** START **
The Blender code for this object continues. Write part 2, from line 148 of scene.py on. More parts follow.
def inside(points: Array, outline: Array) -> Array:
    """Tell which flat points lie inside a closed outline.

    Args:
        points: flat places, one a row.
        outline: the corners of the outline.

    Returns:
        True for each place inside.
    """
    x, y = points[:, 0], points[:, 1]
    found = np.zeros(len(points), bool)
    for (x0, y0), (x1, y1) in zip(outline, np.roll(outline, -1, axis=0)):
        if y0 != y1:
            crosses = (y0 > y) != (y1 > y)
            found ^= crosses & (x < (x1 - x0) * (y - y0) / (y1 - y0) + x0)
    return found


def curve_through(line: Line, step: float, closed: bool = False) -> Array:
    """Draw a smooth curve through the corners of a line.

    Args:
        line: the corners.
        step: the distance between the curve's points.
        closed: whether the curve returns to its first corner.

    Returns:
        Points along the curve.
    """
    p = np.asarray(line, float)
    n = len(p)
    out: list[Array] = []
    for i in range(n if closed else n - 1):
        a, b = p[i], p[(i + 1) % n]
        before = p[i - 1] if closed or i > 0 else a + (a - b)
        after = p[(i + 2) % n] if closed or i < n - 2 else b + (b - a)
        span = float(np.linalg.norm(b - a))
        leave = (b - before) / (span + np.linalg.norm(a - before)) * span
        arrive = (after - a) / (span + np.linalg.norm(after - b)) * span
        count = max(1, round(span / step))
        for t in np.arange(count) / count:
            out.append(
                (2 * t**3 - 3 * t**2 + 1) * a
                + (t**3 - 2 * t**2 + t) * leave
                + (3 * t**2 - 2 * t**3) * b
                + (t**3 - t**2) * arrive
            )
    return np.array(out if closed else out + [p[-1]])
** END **
** START **
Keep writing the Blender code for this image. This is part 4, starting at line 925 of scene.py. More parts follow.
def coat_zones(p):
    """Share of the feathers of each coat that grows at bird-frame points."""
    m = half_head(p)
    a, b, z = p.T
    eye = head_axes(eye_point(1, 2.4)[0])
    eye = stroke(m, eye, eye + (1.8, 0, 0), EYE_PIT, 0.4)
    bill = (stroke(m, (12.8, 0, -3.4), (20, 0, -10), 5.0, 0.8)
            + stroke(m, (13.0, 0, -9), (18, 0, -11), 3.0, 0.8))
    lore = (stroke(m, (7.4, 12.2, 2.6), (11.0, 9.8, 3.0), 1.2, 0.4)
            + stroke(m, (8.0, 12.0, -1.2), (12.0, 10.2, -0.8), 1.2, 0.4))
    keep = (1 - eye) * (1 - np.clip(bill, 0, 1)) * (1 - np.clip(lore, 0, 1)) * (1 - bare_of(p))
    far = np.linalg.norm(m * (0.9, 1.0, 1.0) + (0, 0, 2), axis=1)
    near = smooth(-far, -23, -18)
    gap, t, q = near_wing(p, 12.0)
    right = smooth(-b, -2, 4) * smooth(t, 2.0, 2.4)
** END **
■ Description of the task ■
In the records above, find each line holding "this" and copy it.

■ Solution to the exercise ■
The Blender code for this object continues. Write part 2, from line 148 of scene.py on. More parts follow.
Keep writing the Blender code for this image. This is part 4, starting at line 925 of scene.py. More parts follow.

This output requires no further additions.